How do I find a hat that works with my face shape?
The simplest face-shape-to-hat guideline is to choose hats that contrast your face's dominant proportions. If your face is round, look for structured hats with angular creases and defined crowns — like fedoras and structured newsboy caps — that add the angles your face lacks. If your face is angular and square, look for hats with rounded crowns and soft curves — like unstructured beanies and round-crowned panama hats — that soften the sharp lines. If your face is long, wide-brimmed hats with low crowns visually shorten it. Always try hats on in person because hair volume, forehead height, and overall proportions affect the result more than face shape alone.
What sunglasses shape works for every face shape?
No single frame works perfectly for every face shape, but medium-sized rectangular frames with slightly rounded corners come closest to universal flattery. These frames — sometimes called soft rectangles or modified wayfarers — provide enough angularity to add structure to round faces and enough curve to soften square faces. The moderate size avoids overwhelming small faces or looking undersized on large faces. If you can only own one pair of sunglasses and want the safest choice, a medium soft-rectangle frame in black or tortoiseshell is the most universally workable option.

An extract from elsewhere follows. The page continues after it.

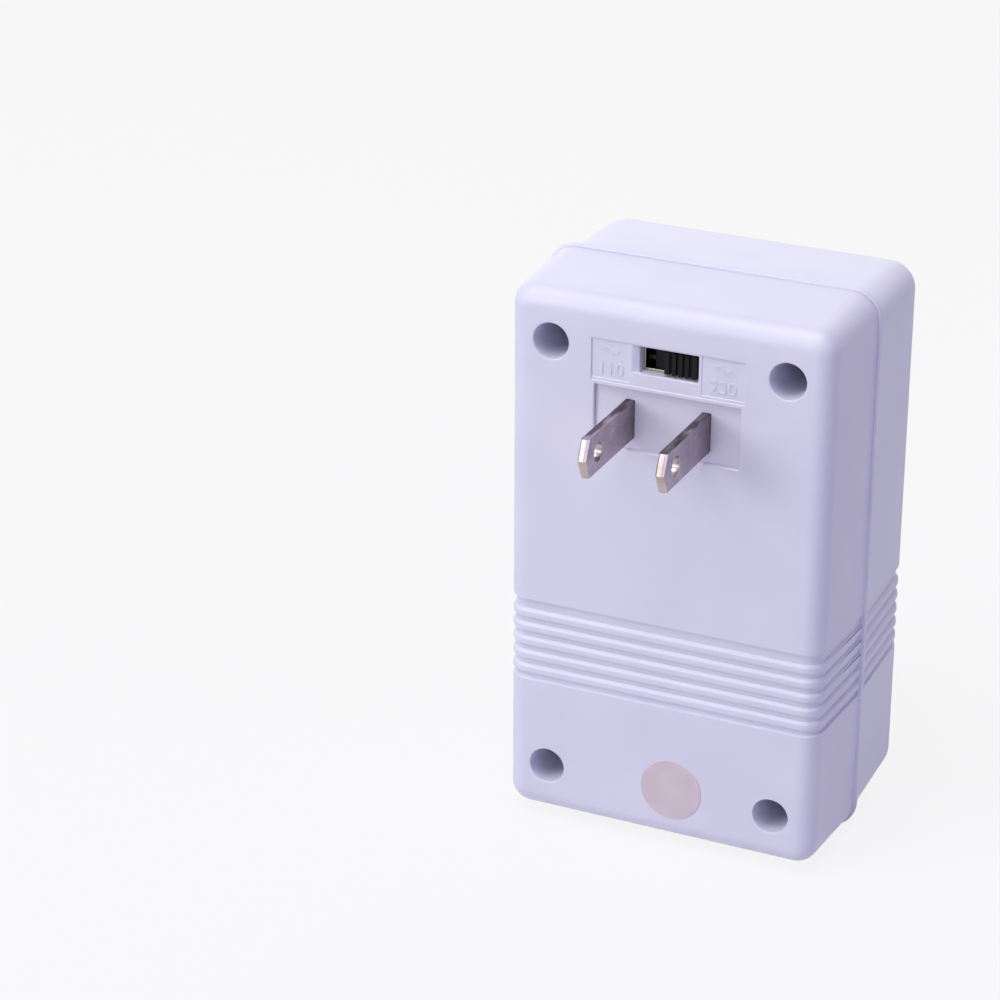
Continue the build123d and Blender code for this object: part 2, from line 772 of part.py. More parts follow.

Can I wear a hat and sunglasses together without looking overdone?
Yes, but balance the visual weight between the two accessories. The most reliable approach is pairing a subtle hat with statement sunglasses or a statement hat with subtle sunglasses — one leads and the other supports. A structured wide-brim hat paired with small, simple sunglasses lets the hat dominate the face-framing role. A plain baseball cap paired with bold, oversized sunglasses lets the glasses take center stage. Avoid pairing two equally bold pieces — a wide-brimmed hat with enormous sunglasses competes for attention and can overwhelm the face rather than framing it.